A new report on income trends shows that income inequality grew more in Connecticut than any other state in the nation.
Real income for the poorest families in the state has declined since the late 1980s by 17 percent, while the wealthiest families have enjoyed an increase in their real income of 45 percent, according to a joint report from Connecticut Voices for Children and the Center for Budget Policy and Priorities in Washington D.C.
While the poor were getting poorer and the rich were getting richer, middle-income families saw little change in their real incomes. According to the report, the income of families in the middle grew just 5.1 percent.
Click here to view the chart, or keep reading about the report below.
The average income of the wealthiest fifth of Connecticut families is 8 times greater than the income of the poorest fifth, compared to 4.6 times in the late 1980s, the report found.
The states with the biggest increases in income disparities since the late 1980s are Connecticut, Rhode Island, Massachusetts, Alabama, New York, Kentucky, Maryland, Kansas, New Jersey and Washington.

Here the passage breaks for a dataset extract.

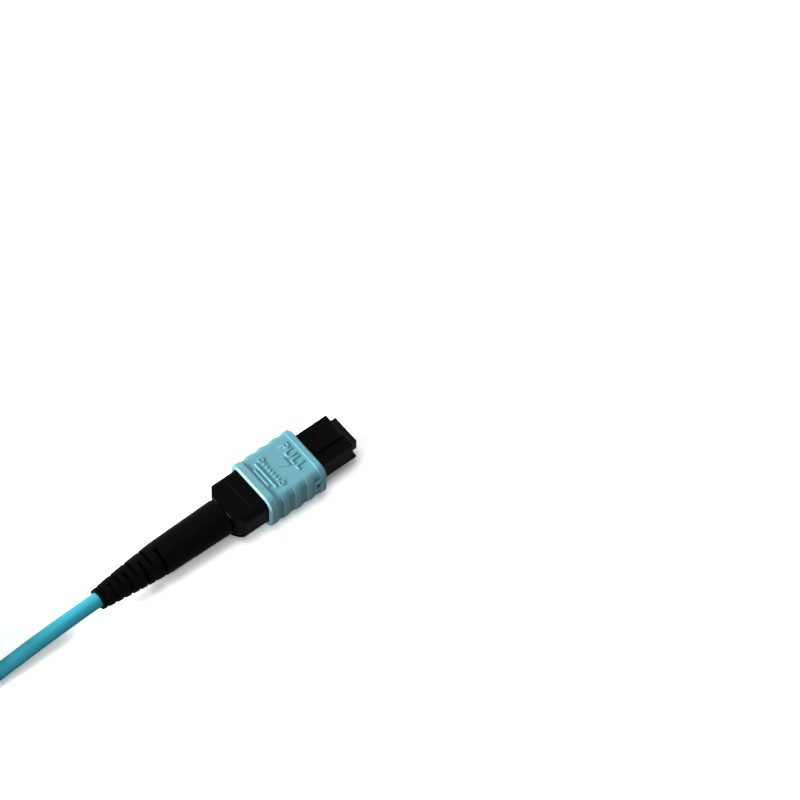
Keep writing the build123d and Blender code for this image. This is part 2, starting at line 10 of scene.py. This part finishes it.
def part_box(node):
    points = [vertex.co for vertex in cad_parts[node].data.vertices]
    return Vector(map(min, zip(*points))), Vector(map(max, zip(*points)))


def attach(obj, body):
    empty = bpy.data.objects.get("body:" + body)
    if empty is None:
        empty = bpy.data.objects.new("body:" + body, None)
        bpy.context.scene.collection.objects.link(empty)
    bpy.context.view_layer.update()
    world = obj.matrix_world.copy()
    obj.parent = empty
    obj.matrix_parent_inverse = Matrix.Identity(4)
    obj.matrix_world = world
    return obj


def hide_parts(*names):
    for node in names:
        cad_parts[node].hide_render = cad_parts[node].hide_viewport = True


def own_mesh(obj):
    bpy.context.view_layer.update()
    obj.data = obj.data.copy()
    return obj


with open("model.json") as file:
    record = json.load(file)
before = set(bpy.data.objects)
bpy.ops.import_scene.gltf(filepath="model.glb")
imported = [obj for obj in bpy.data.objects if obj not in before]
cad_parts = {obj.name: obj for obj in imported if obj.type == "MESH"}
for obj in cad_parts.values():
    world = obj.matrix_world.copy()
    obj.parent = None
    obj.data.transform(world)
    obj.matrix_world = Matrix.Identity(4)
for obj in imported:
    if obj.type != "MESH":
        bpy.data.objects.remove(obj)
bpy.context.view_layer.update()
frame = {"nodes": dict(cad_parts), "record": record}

MM = 0.001


def millimetres(*values):
    """A point given in millimetres, as metres."""
    return Vector(values) * MM


# Finishes

def linear(code):
    """An sRGB hex colour as linear red, green and blue, with full alpha."""
    shares = [int(code[i:i + 2], 16) / 255 for i in (1, 3, 5)]
    return [c / 12.92 if c <= 0.04045 else ((c + 0.055) / 1.055) ** 2.4 for c in shares] + [1.0]


def add_node(tree, kind, settings=None, links=None):
    """A node with its own settings or socket values, and the sockets that feed it."""
    node = tree.nodes.new(kind)
    for key, value in (settings or {}).items():
        if isinstance(key, str) and key in node.bl_rna.properties:
            setattr(node, key, value)
        else:
            node.inputs[key].default_value = value
    for key, source in (links or {}).items():
        tree.links.new(source, node.inputs[key])
    return node


def finish(name, shader):
    """A new material with one Principled shader of those settings; returns it, its tree and the shader."""
    material = bpy.data.materials.new(name)
    material.use_nodes = True
    tree = material.node_tree
    tree.nodes.clear()
    surface = add_node(tree, "ShaderNodeBsdfPrincipled", shader)
    add_node(tree, "ShaderNodeOutputMaterial", links={"Surface": surface.outputs["BSDF"]})
    return material, tree, surface


def moulded(name, colour, shade, grain_mm, grain_depth, edge_mm, shader, mottle_mm=3.0, rough=(0.4, 0.5)):
    """Moulded plastic: a spark-eroded grain, a faint flow mottle and edges rounded by the tool."""
    material, tree, surface = finish(name, shader)
    place = add_node(tree, "ShaderNodeTexCoord").outputs["Object"]
    mottle = add_node(tree, "ShaderNodeTexNoise", {"Scale": 1 / (mottle_mm * MM), "Detail": 3.0},
                      {"Vector": place})
    tint = add_node(tree, "ShaderNodeMix", {"data_type": "RGBA", 6: linear(colour), 7: linear(shade)},
                    {0: mottle.outputs["Fac"]})
    grain = add_node(tree, "ShaderNodeTexNoise", {"Scale": 1 / (grain_mm * MM), "Detail": 2.0},
                     {"Vector": place})
    gloss = add_node(tree, "ShaderNodeMapRange", {"To Min": rough[0], "To Max": rough[1]},
                     {"Value": grain.outputs["Fac"]})
    edge = add_node(tree, "ShaderNodeBevel", {"samples": 6, "Radius": edge_mm * MM})
    bump = add_node(tree, "ShaderNodeBump", {"Strength": 0.5, "Distance": grain_depth * MM},
                    {"Height": grain.outputs["Fac"], "Normal": edge.outputs["Normal"]})
    tree.links.new(tint.outputs[2], surface.inputs["Base Color"])
    tree.links.new(gloss.outputs["Result"], surface.inputs["Roughness"])
    tree.links.new(bump.outputs["Normal"], surface.inputs["Normal"])
    return material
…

The Center for Budget and Policy Priorities portion of the report found that many states made their tax systems more regressive during the 1990s. Early in the decade, when a recession created budget problems, states were more likely to raise sales and excise taxes than income taxes. Later in the decade, when many states cut taxes in response to the strong economy, nearly all chose to make the majority of the cuts in their income taxes rather than sales and excise taxes.
Last year in Connecticut a progressive income tax package passed both the Senate and the House, but was vetoed by Gov. M. Jodi Rell. While Democrats had majorities in both chambers they were unable to find enough political will to override the veto. So instead of shifting the income tax burden to those who make more than $200,000 a year through a progressive income tax, the legislature balanced the budget on a cigarette tax increase.

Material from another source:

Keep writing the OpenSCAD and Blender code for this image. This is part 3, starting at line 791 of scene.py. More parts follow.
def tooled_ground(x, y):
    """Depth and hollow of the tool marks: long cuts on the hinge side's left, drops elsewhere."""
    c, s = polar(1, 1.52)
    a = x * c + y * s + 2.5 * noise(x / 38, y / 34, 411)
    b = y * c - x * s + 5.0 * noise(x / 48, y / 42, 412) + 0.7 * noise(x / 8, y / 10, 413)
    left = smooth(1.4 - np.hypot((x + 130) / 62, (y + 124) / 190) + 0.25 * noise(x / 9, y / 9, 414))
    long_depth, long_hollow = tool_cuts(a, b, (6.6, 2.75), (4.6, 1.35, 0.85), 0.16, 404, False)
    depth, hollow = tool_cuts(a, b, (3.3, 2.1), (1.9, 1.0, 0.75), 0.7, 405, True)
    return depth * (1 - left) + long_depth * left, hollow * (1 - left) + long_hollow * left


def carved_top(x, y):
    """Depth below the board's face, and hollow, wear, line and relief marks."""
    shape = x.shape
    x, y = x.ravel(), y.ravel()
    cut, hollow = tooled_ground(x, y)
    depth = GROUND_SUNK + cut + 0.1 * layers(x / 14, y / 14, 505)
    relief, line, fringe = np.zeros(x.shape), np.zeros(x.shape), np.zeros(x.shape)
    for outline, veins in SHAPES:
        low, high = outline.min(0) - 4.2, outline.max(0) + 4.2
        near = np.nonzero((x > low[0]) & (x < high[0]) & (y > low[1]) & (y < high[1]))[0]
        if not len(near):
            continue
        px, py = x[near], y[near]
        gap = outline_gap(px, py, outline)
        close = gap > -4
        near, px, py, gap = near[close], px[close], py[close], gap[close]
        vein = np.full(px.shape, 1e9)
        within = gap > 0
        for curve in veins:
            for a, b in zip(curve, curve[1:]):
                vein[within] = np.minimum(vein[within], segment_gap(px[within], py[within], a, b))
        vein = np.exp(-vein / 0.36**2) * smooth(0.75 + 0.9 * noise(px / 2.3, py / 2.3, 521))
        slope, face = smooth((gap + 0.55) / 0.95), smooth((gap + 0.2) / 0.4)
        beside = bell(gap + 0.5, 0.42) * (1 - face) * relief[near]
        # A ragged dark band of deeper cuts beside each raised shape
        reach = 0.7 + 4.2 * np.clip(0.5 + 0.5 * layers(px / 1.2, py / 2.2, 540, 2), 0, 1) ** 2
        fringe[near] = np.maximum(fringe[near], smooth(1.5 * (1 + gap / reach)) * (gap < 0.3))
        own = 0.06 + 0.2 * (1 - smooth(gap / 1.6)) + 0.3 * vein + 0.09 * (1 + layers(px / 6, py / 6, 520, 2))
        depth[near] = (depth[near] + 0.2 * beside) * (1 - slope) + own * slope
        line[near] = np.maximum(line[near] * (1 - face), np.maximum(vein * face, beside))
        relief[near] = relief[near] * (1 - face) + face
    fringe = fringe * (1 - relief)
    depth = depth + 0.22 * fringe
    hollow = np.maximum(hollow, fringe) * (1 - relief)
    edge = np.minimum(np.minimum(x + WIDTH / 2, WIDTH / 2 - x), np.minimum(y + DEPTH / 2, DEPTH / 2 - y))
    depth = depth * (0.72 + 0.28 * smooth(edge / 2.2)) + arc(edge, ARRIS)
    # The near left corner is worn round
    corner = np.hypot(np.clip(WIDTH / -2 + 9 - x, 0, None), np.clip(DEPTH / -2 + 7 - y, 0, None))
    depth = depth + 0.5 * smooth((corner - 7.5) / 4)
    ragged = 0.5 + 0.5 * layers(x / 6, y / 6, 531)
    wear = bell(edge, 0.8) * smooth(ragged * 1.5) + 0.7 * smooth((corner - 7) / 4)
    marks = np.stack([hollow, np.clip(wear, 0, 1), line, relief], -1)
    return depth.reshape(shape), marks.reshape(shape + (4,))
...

On Monday Sen. President Donald Williams, D-Brooklyn, and Speaker of the House James Amann, D-Milford, said there was no proposal to change the income tax structure in the state this year.
However, the Finance, Revenue, and Bonding Committee has proposed a new tax on deliveries, which came as a surprise to both Williams and Amann.
Williams said he would like to see some more details about the proposal. “How much money would it raise?” he asked.
“No one is ready to endorse or sign onto it until there’s more information,” Williams said.